Dakar, le 30 octobre 2024 – Le cas de Bakary Gamalo Bamba, directeur du bimensuel « Le Baobab », résonne comme une alerte inquiétante pour la liberté de la presse en Guinée. Détenu depuis le 20 octobre pour « atteinte à la vie privée » d’un juge, ce journaliste chevronné est au cœur d’une affaire révélatrice des tensions profondes entre la presse et le pouvoir judiciaire.
Le Comité pour la protection des journalistes (CPJ) n’a pas tardé à réagir. Depuis Johannesburg, Angela Quintal, responsable du programme Afrique, a fermement dénoncé cette arrestation. « Les autorités guinéennes doivent libérer immédiatement et sans condition le journaliste Bakary Gamalo Bamba, emprisonné pour avoir enregistré un juge dans le cadre de son travail. » Cette déclaration met en lumière une contradiction flagrante : la loi guinéenne, qui accorde une protection spécifique aux journalistes en exercice, semble ici violée sans justification.
Le 20 octobre, les faits éclatent : le juge Francis Kova Zoumanigui, président de la Cour de répression des infractions économiques et financières, s’emporte lors d’un entretien chez lui à Conakry.

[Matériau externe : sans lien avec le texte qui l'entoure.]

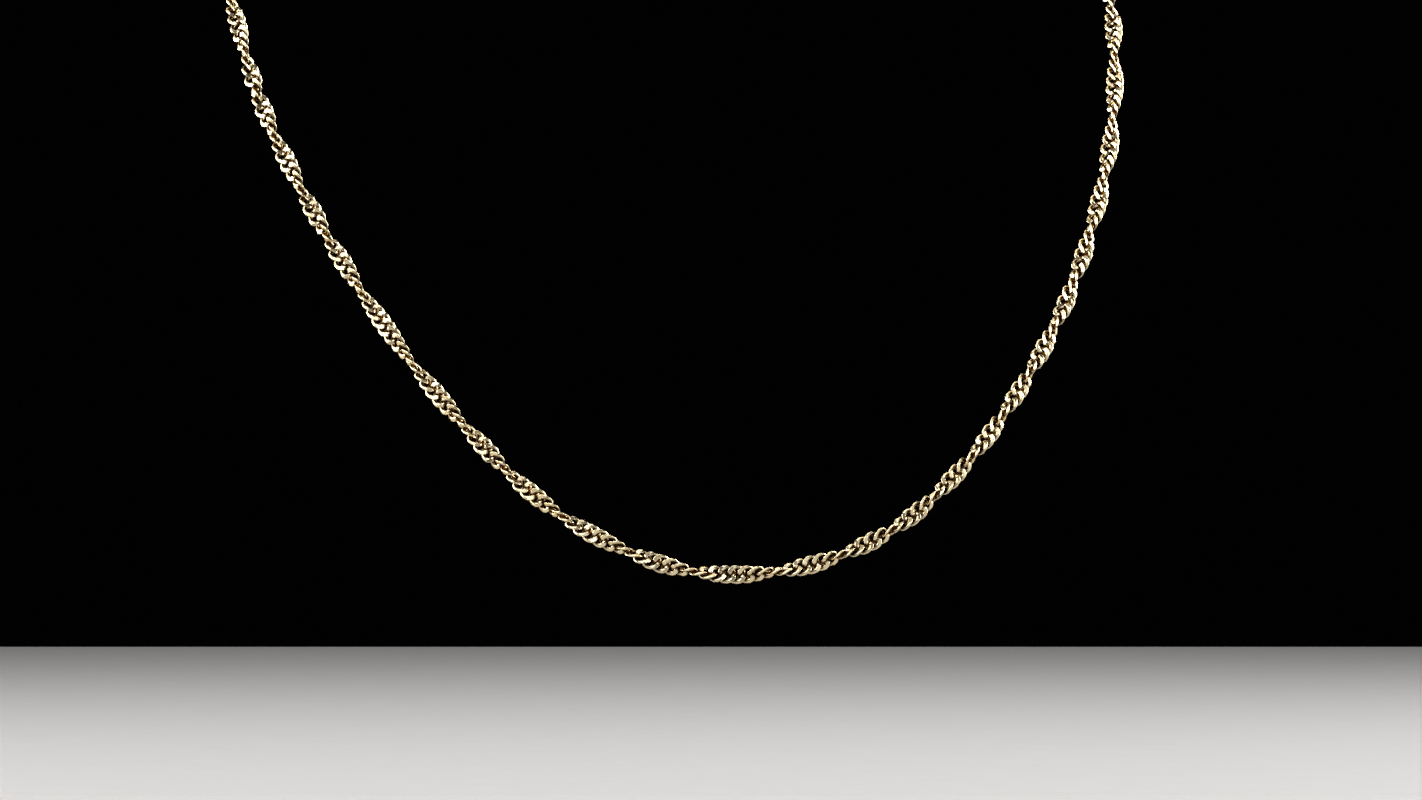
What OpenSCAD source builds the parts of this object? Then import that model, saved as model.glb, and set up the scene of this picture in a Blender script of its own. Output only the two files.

Découvrant que Bamba l’enregistrait, il aurait réagi avec violence – une gifle et un verre de vin jeté au visage du journaliste, selon le Syndicat des Professionnels de la Presse de Guinée (SPPG). Une scène indigne d’un État de droit.
Face au tribunal, Bamba, 68 ans, a justifié l’enregistrement comme un outil de travail, destiné à garantir la fidélité de ses notes pour une enquête en cours, sans intention de nuire ni de divulguer le nom du magistrat. Pourtant, cet acte de collecte d’informations l’a mené derrière les barreaux. Pis, il dénonce avoir subi des violences physiques, orchestrées par le juge lui-même par l’intermédiaire de son agent de sécurité.
Le juge Zoumanigui, de son côté, maintient une version bien différente. Selon lui, Bamba ne se serait jamais présenté en tant que journaliste et n’aurait pas été brutalisé. Il se défend d’une volonté d’incarcération, mais insiste sur la nécessité de protéger sa réputation face à ce qu’il qualifie de « fausses allégations ».
L’affaire dépasse le simple cadre d’un différend personnel. La demande de libération de Bamba a été rejetée, et le procès se poursuit, avec une audience cruciale prévue le 12 novembre. Sa détention est un test pour la loi sur la presse en Guinée, qui stipule clairement que les journalistes ne doivent pas être emprisonnés pour leur travail, à moins de circonstances très spécifiques.
En réalité, ce procès interroge sur l’espace réel accordé à la liberté d’expression et de presse dans le pays. Si l’arrestation d’un journaliste devient la norme pour ce qui relève de son métier, c’est toute la société guinéenne qui en paiera le prix. Bakary Gamalo Bamba n’est pas seulement un homme à défendre ; il est un symbole de cette lutte pour un journalisme libre, digne et protégé.